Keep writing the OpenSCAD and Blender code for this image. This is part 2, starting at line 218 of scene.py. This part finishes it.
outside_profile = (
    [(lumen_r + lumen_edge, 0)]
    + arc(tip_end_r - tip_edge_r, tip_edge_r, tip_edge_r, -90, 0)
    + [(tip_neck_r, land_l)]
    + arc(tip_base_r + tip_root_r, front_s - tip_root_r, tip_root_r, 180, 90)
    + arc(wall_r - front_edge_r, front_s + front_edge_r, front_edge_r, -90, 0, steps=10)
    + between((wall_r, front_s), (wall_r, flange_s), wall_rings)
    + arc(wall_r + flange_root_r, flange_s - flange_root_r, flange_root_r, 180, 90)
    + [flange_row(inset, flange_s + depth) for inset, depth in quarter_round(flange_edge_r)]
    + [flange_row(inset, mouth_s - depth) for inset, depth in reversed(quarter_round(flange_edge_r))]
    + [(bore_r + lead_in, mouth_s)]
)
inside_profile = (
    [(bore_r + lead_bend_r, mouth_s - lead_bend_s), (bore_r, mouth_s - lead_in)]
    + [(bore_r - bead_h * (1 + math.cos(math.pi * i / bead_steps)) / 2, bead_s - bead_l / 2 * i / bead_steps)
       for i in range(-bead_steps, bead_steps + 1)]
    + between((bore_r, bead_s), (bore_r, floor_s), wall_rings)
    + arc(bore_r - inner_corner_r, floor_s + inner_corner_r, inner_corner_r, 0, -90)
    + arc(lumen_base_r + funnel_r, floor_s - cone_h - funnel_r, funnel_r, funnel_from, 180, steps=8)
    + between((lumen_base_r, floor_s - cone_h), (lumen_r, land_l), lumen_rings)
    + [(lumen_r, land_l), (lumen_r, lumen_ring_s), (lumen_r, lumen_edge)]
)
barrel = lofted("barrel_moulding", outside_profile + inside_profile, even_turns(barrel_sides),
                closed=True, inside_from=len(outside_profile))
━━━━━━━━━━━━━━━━
Reproduce the full listing above, character for character.

Keep writing the OpenSCAD and Blender code for this image. This is part 2, starting at line 218 of scene.py. This part finishes it.
outside_profile = (
    [(lumen_r + lumen_edge, 0)]
    + arc(tip_end_r - tip_edge_r, tip_edge_r, tip_edge_r, -90, 0)
    + [(tip_neck_r, land_l)]
    + arc(tip_base_r + tip_root_r, front_s - tip_root_r, tip_root_r, 180, 90)
    + arc(wall_r - front_edge_r, front_s + front_edge_r, front_edge_r, -90, 0, steps=10)
    + between((wall_r, front_s), (wall_r, flange_s), wall_rings)
    + arc(wall_r + flange_root_r, flange_s - flange_root_r, flange_root_r, 180, 90)
    + [flange_row(inset, flange_s + depth) for inset, depth in quarter_round(flange_edge_r)]
    + [flange_row(inset, mouth_s - depth) for inset, depth in reversed(quarter_round(flange_edge_r))]
    + [(bore_r + lead_in, mouth_s)]
)
inside_profile = (
    [(bore_r + lead_bend_r, mouth_s - lead_bend_s), (bore_r, mouth_s - lead_in)]
    + [(bore_r - bead_h * (1 + math.cos(math.pi * i / bead_steps)) / 2, bead_s - bead_l / 2 * i / bead_steps)
       for i in range(-bead_steps, bead_steps + 1)]
    + between((bore_r, bead_s), (bore_r, floor_s), wall_rings)
    + arc(bore_r - inner_corner_r, floor_s + inner_corner_r, inner_corner_r, 0, -90)
    + arc(lumen_base_r + funnel_r, floor_s - cone_h - funnel_r, funnel_r, funnel_from, 180, steps=8)
    + between((lumen_base_r, floor_s - cone_h), (lumen_r, land_l), lumen_rings)
    + [(lumen_r, land_l), (lumen_r, lumen_ring_s), (lumen_r, lumen_edge)]
)
barrel = lofted("barrel_moulding", outside_profile + inside_profile, even_turns(barrel_sides),
                closed=True, inside_from=len(outside_profile))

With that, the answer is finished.